Un recente studio conferma la datazione del 2021 sull’età delle impronte fossili rinvenute in New Mexico, nel Nord America
Le migrazioni non sono argomento moderno e in base a uno studio pubblicato su Science risultano esistere da molto più tempo di quello che avevamo imparato a conoscere. Attraverso la tecnica che utilizza il radiocarbonio, sono state datate tra i 21 e i 23 mila anni fa delle impronte umane trovate in New Mexico. Questa scoperta rimette in discussione tutto quello che sappiamo sull’approdo nel Nuovo Mondo da parte dei primi uomini preistorici e rimette sul piatto tutto il dibattito nella comunità scientifica.
Le impronte sono state trovate sulla riva di quello che una volta era un lago del Parco Nazionale White Sands, famoso per la presenza di grandi distese di sabbia bianca che stanno a ricordare, appunto, l’antica presenza di laghi ormai evaporati “La reazione immediata in alcuni circoli della comunità archeologica è stata che la precisione delle nostre datazioni non fosse sufficiente per sostenere la straordinaria affermazione che gli esseri umani erano presenti in America del Nord durante l’Ultimo Massimo Glaciale. Ma la nostra metodologia mirata in questa ricerca attuale ha davvero dato i suoi frutti”, ha dichiarato Jeff Pigati, geologo di ricerca del USGS e co-autore di uno studio appena pubblicato che conferma l’età delle impronte di White Sands. Ma le impronte non contengono carbonio, allora gli scienziati hanno pensato di utilizzare i resti di alcuni semi di erba, la Ruppia cirrhosa che, in quanto tali, contengono tracce di carbonio analizzabili, arrivando alla sorprendente scoperta. L’analisi supporta infatti la stima dell’età compresa tra 21.000 e 23.000 anni delle impronte, periodo che corrisponde al culmine dell’ultimo ciclo glaciale, conosciuto come “ultimo massimo glaciale”, e rende queste impronte le più antiche mai trovate nelle Americhe.

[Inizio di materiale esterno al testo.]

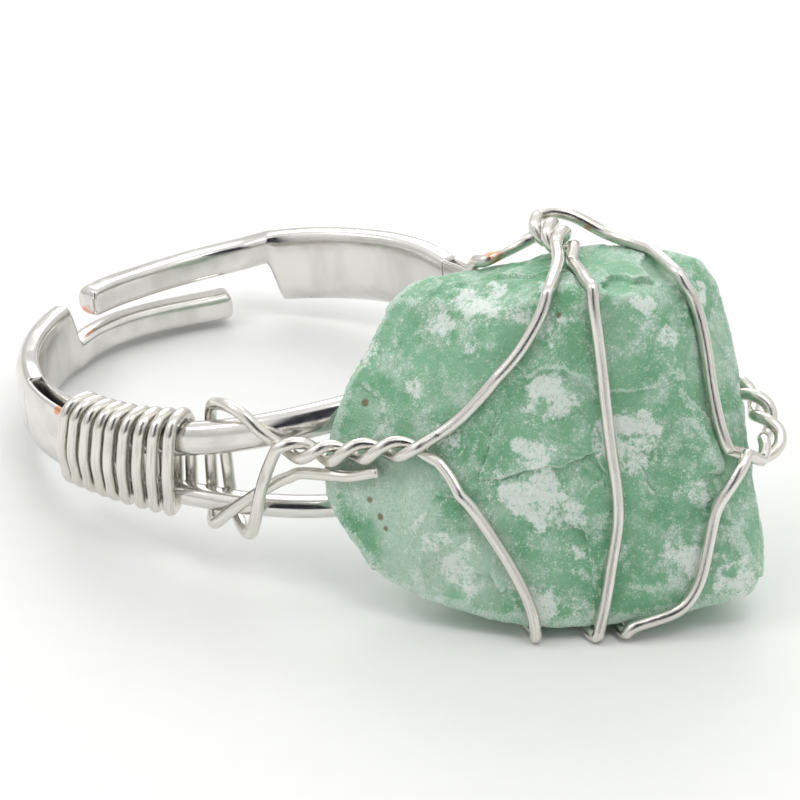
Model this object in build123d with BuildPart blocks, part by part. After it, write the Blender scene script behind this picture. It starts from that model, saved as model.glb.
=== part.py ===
from build123d import *
import os
from math import cos, pi, radians, sin

# Driving dimensions, in millimetres and degrees
BORE = 18.0              # finger hole, across
METAL = 1.1              # band's metal, from the finger outwards
BAND_TALL = 3.0          # band's width, along the finger
BAND_CORNER = 0.38       # rounding of the band's edges
UPPER_SHARE = 0.417      # upper tongue's width, as a share of BAND_TALL
LOWER_SHARE = 0.383      # lower tongue's width, as a share of BAND_TALL
PRONG_THICK = 1.0        # a prong of the fork, from the finger outwards
UPPER_PRONG_TALL = 1.33  # upper prong, along the finger
LOWER_PRONG_TALL = 0.85  # lower prong, along the finger
PRONG_CORNER = 0.40      # rounding of a prong
FORK_TURN = 100.0        # turn from the stone at which an arm splits into its prongs
LEFT_SHOULDER = 212.5    # turn at which the left arm narrows to the lower tongue
LOWER_TIP = 163.3        # turn of the lower tongue's tip
RIGHT_SHOULDER = 152.0   # turn at which the right arm narrows to the upper tongue
UPPER_TIP = 203.5        # turn of the upper tongue's tip
FORK_SPLIT = 0.16        # slot at the start of the fork
FORK_NARROW = 0.87       # half the prongs' distance, at the coils
FORK_WIDE = 1.97         # half the prongs' distance, behind the stone
FORK_BULGE = 1.5         # how far the prongs stand out from the round, behind the stone
WIRE = 0.48              # wire of the coils and of the cage, across
GAP = 0.05               # clearance between wire and what it lies on
COIL_TURNS = 9
COIL_LEAN = 1.1          # degrees that a turn's top stands nearer to the stone than its middle
COIL_BULGE = 0.18        # how far the middle of a turn's outer side stands out
COIL_NEAR = 45.5         # turn from the stone at which a coil ends
COIL_FAR = 78.0          # turn from the stone at which a coil starts
STONE_REACH = 8.3        # half of the stone's width
STONE_SWING = -25.0      # turn of the stone's broad side from the fork's middle
STONE_NOD = 22.0         # lift of the stone's broad side
SEAT_TURN = -12.0        # turn at which the stone's back rests against the upper prong
SEAT_TILT = 15.0         # how far that seat leans back
SEAT_GAP = 0.12          # clearance between stone and prong
RAISED = 9.38            # how far the stone's side of the ring is raised from the table
RAISED_TURN = 12.5       # turn of the point that is raised most
FLOOR_SKIN = 0.07        # from the stone's flat underside to the wires that pass under it

# Sizes that follow from them
middle_radius = BORE / 2 + METAL / 2
wire_stand = WIRE / 2 + GAP
strand_radius = WIRE / 2 + GAP
out_reach = PRONG_THICK / 2 + wire_stand
root_tall = (0.94 * BAND_TALL - FORK_SPLIT) / 2
floor_depth = (BORE / 2 + METAL) * sin(radians(RAISED)) + BAND_TALL / 2 * cos(radians(RAISED))

# Band's two arms, from the fork to the tongues' tips. along is the share of the way from one named
# turn to the next; outwards and level are shares of METAL and BAND_TALL, added to the band's middle;
# thick is a share of METAL, tall of the piece's own height.
LEFT_ARM = [
    # along, outwards, level, thick, tall
    (0.000, 0.00, 0.00, 1.00, 0.94),
    (0.126, 0.00, 0.00, 1.00, 1.00),
    (0.358, 0.00, 0.00, 1.00, 1.00),
    (0.590, 0.00, 0.00, 1.00, 1.00),
    (0.800, 0.00, 0.00, 1.00, 1.00),
    (1.000, 0.00, 0.00, 1.00, 1.00),
]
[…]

I detrattori di questa teoria dicono che la datazione potrebbe non essere veritiera perché le piante acquatiche utilizzate possono assorbire carbonio da atomi di carbonio disciolti nell’acqua anziché dall’aria dell’ambiente, e questo potrebbe potenzialmente causare un invecchiamento eccessivo delle età misurate. Ma uno studio successivo ha preso in esame il radiocarbonio del polline di conifere, quindi proveniente da piante terrestri, non soggette ai problemi contestati. David Wahl, geografo di ricerca del USGS e co-autore dell’articolo scientifico ha infatti affermato: “Il polline nei campioni proveniva da piante tipicamente trovate in condizioni glaciali fredde e umide, in netto contrasto con il polline del lago salato moderno che riflette la vegetazione desertica attuale”. A ulteriore supporto dei risultati ottenuti con il radiocarbonio, i ricercatori hanno utilizzato anche la tecnica chiamata “luminescenza stimolata otticamente”, che data l’ultima volta in cui i granuli di quarzo sono stati esposti alla luce solare, arrivando allo stesso intervallo di età approssimativa. Molte domande sorgono spontanee alla luce di questi studi, alle quali si potrà dare risposta solo continuando nella ricerca.